I am reading FDP primer and got stuck in at chapter 8.3.  I wonder about the meaning or the purposes of each environment variables used in Makefile.  They are

WEB_PREFIX
WEBDIR
WEBBASE
DESTDIR

I raise this up since I try to get rid of /data from the default DESTDIR, ${HOME}/public_html by

[cmd=""]% make WEBDIR= WEBBASE= all install[/cmd]

I still have /data under ~/public_html and all documents are scattered among many subdirectories.

Would you please explain me what the meaning or the pursoses of those environment variables in Makefile are ?

I run the above command as a normal user that belong to or a member of www group not as root.

Many thanks in advance indeed for your times.


----------



## wblock@ (Dec 2, 2011)

Where are you seeing them?  From the main web site, in section 8.4, I don't see the first three, and DESTDIR is a standard where-to-install variable.


----------



## jotawski (Dec 2, 2011)

wblock@ said:
			
		

> Where are you seeing them?  From the main web site, in section 8.4, I don't see the first three, and DESTDIR is a standard where-to-install variable.



First of all, many thanks indeed for your times.

I looked at www/share/mk/web.site.mk also from www/en/Makefile and www/en/Makefile.inc

Why one put all documents under /data since one has already specified DESTDIR for web server.  That should be placed under ${DESTDIR} instead of ${DESTDIR}/data.  That is quite funny.

All doc, www, and ports are checked out from local repository as suggested at the end of chapter 8.1.


----------



## jotawski (Dec 6, 2011)

to wblock@,

should this get explained in FDP-Primer in section 8.4 too ?


----------



## wblock@ (Dec 6, 2011)

I don't know, haven't really tried building www.  Someone on the freebsd-doc mailing list would be better able to answer.


----------



## SirDice (Dec 6, 2011)

jotawski said:
			
		

> Why one put all documents under /data since one has already specified DESTDIR for web server.  That should be placed under ${DESTDIR} instead of ${DESTDIR}/data.  That is quite funny.



If DESTDIR is NOT set it will point to /. Do you really want those files ending up in /?


----------



## jotawski (Dec 6, 2011)

SirDice said:
			
		

> If DESTDIR is NOT set it will point to /. Do you really want those files ending up in /?



I do not mean there is no setting of DESTDIR but I mean why those all documents have to go to ${DESTDIR}/data instead of ${DESTDIR}.
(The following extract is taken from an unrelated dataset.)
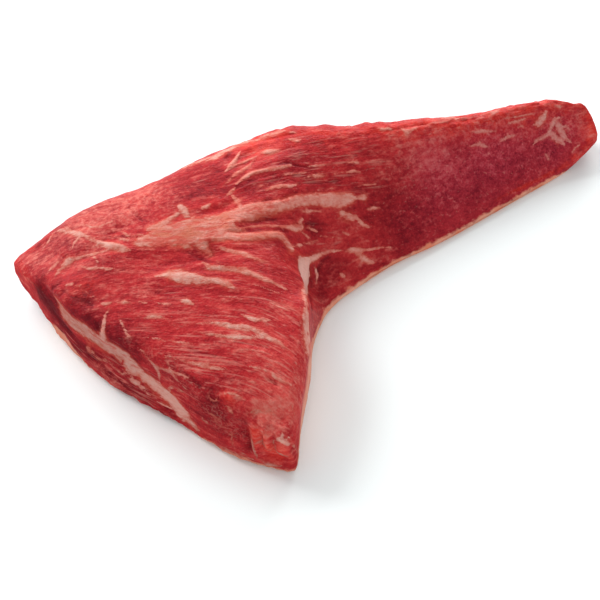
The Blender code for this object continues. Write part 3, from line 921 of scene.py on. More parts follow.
# %% Creases, read off the picture
CREASES = [
    "178 250 1, 188 251 2, 198 256 4, 208 261 3, 216 262 1", "205 243 1, 211 248 2, 213 254 3, 210 258 1",
    "228 231 2, 240 231 3, 255 230 2, 270 230 2, 288 232 1", "240 222 1, 258 220 3, 275 219 2, 296 218 1",
    "262 201 1, 274 201 2, 285 198 3, 296 194 2", "300 224 2, 312 223 3, 326 224 2",
    "62 290 2, 76 298 3, 92 305 3", "94 321 2, 98 328 3, 100 335 2",
    "40 292 1, 48 306 2, 58 320 3, 70 334 3, 86 350 2", "86 352 2, 104 368 3, 124 386 2, 146 402 2",
    "110 345 2, 124 355 3, 136 362 2", "62 334 2, 74 346 2, 92 362 1", "60 283 2, 52 289 3",
    "120 236 2, 132 238 3, 142 238 2", "270 380 1, 275 383 3, 279 386 1",
    "262 391 1, 269 394 3, 274 398 2", "246 416 1, 247 428 2, 248 440 2, 249 452 1",
    "262 418 2, 272 420 3, 282 424 2", "271 438 1, 272 447 2", "291 446 1, 296 456 2",
    "262 440 1, 264 447 1", "310 270 3, 312 284 4, 311 298 4, 311 314 3",
    "330 256 3, 322 262 4, 319 272 3", "285 163 1, 300 166 1, 318 168 1",
    "304 183 1, 322 183 1, 342 180 1", "190 350 2, 204 354 2, 220 358 1",
    "155 292 1, 172 292 2, 190 290 1", "222 302 1, 240 304 2, 262 305 1",
    "235 343 1, 252 344 2, 268 347 1", "180 372 2, 192 378 4, 200 386 4",
    "340 208 2, 348 209 3, 356 208 2", "226 157 2, 232 152 2", "128 207 1, 136 214 3, 142 220 2",
]
crease_reach = reach_of(base, laid_lines(CREASES))[0]
print("share of the skin in a crease:", round(float((crease_reach > 0).mean()), 3))

# %% [markdown]
# ## Small folds
#
# A few folds and tears are too sharp for the noise: the streaked shoulder,
# the rim of the band, and the torn flakes at the near corner. Each group of
# lines has one height in millimetres, and a group below zero sinks in.

# %% Small folds and tears
FOLDS = [
    (0.35, [
        "226 172 2, 234 160 3, 246 150 3, 262 142 3", "229 181 2, 243 171 3, 254 161 3",
        "236 185 2, 252 174 3, 268 169 3, 290 164 3", "240 190 3, 256 182 3, 276 177 2",
    ]),
    (0.9, [
        "222 397 6, 233 398 6", "222 440 5, 240 448 5, 256 456 5", "61 250 6, 70 258 5",
        "100 243 5, 118 247 6, 131 250 4", "215 203 8, 224 200 6", "262 414 5, 280 414 5",
    ]),
    (1.9, [
        "253 420 6, 255 434 6, 256 450 6", "264 430 6, 268 446 7", "278 434 6, 283 439 7",
        "281 449 8, 287 452 7", "262 461 5, 278 464 5",
    ]),
    (-1.5, [
        "246 418 5, 247 436 6, 249 452 5", "261 434 4, 262 448 4", "273 436 4, 274 450 4",
        "266 456 4, 284 459 4",
    ]),
    (-0.7, [
        "290 440 4, 294 455 5", "268 380 3, 278 384 3",
    ]),
    (-0.5, [
        "214 402 5, 226 408 5, 238 410 4", "110 238 3, 126 242 3, 140 244 3",
        "205 212 5, 222 208 5, 236 200 4",
    ]),
]
folds = 0
for height, texts in FOLDS:
    reach, half = reach_of(base, laid_lines(texts))
    folds = folds + height * np.exp(-((half - reach) / np.maximum(half, 0.5)) ** 2) * (half > 0)
print("folds, mm:", folds.min().round(2), "to", folds.max().round(2))

# %% [markdown]
# ## Where the skin is folded and where it is mottled
#
# Bundles of fibres stand out strongly over the crown and at the corners, and
# hardly at all on the wedge. On the tail and under the membrane the fibres
# don't show, and the noise there is loose instead of long. Both are set by
# soft spots: x and y in the picture, a radius in picture points, and an
# amount.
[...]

Many thanks indeed for your times.


----------



## wblock@ (Dec 6, 2011)

I'd expect $DESTDIR to be the root of the web site, with files like index.html.  But most data files would go in data.  There's a doc-supfile in /usr/share/examples/cvsup.  Get a copy with csup(8) and you'll be able to build it and experiment with the variables.


----------



## jotawski (Dec 7, 2011)

wblock@ said:
			
		

> I'd expect $DESTDIR to be the root of the web site, with files like index.html.  But most data files would go in data.  There's a doc-supfile in /usr/share/examples/cvsup.  Get a copy with csup(8) and you'll be able to build it and experiment with the variables.



Yes, I also misunderstood that ${DESTDIR} should be, as commonly know for apache users,  DocumentRoot.  And if it were so ${DESTDIR} should be pointed to /usr/local/www/apache22/data,  but once I looked into www/share/mk/web.site.mk, I found that I myself totally misunderstood by the fact that */data* was assigned to WEBBASE in www/en/Makefile.en.  Moreover, WEBDIR confused me further with its' assignment to *data* in www/en/Makefile

Now what the role of ${DESTDIR} is for.

And if we simply do [cmd=""]make all install[/cmd] what we will get are that the whole documents will be placed to ${HOME}/public_html,  DESTDIR is defined in www/share/mk/bsd.web.mk quietly.

So that brings me up about the purpose of those environment variables asked.

Once again, many thanks indeed for your times.


----------



## SirDice (Dec 8, 2011)

jotawski said:
			
		

> I do not mean there is no setting of DESTDIR but I mean why those all documents have to go to ${DESTDIR}/data instead of ${DESTDIR}.


Because DESTDIR works the same for all ports, including this one.

For example, applications end up in ${DESTDIR}${PREFIX}/bin/. By default DESTDIR will be / and PREFIX /usr/local/.

So setting DESTDIR to /somewhere/else/ will make the executables end up in /somewhere/else/usr/local/bin/. With this port they'd end up in /somewhere/else/data/.


----------